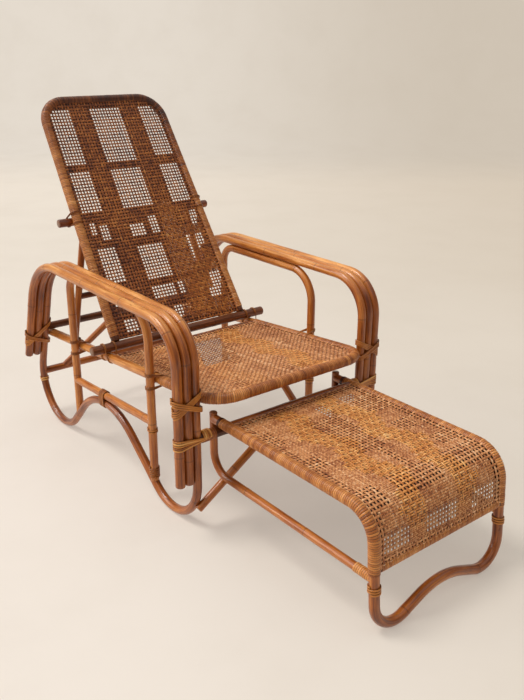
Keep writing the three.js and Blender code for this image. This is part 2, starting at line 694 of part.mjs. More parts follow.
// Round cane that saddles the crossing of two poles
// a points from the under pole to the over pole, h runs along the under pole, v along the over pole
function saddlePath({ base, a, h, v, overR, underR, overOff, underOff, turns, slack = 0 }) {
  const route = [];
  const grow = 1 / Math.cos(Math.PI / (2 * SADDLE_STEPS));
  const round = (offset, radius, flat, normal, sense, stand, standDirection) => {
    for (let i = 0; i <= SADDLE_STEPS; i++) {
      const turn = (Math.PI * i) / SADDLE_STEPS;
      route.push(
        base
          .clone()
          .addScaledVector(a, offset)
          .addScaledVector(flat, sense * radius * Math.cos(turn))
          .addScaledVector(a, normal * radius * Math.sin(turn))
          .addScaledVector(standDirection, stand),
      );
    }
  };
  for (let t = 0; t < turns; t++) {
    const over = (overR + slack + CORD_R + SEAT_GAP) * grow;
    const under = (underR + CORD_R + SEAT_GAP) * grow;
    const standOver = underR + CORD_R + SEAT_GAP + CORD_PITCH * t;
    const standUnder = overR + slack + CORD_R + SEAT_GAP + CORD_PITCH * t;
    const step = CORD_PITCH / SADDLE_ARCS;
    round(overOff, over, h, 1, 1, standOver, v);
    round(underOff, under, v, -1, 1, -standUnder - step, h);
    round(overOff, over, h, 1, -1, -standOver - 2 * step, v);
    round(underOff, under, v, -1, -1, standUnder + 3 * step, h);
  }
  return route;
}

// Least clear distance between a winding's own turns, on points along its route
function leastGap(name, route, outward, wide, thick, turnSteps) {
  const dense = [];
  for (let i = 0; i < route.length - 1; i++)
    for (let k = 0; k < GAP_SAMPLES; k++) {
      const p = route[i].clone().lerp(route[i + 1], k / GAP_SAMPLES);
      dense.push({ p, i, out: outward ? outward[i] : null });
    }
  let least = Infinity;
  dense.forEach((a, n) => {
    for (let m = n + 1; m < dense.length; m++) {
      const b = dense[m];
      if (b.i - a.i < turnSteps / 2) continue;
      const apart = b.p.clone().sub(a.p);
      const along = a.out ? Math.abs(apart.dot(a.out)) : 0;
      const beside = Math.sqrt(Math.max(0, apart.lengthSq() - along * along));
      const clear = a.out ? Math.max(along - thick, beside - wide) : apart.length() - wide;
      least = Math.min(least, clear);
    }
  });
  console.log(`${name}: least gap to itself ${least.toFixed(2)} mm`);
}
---
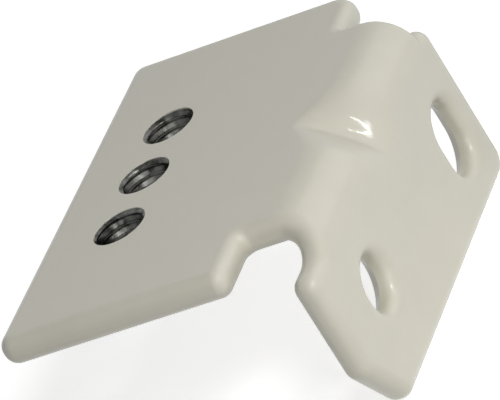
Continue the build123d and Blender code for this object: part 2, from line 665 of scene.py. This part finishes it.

### Task requirements
Go through the records and show every line with the string "code" in it.

### Finished answer
Keep writing the three.js and Blender code for this image. This is part 2, starting at line 694 of part.mjs. More parts follow.
Continue the build123d and Blender code for this object: part 2, from line 665 of scene.py. This part finishes it.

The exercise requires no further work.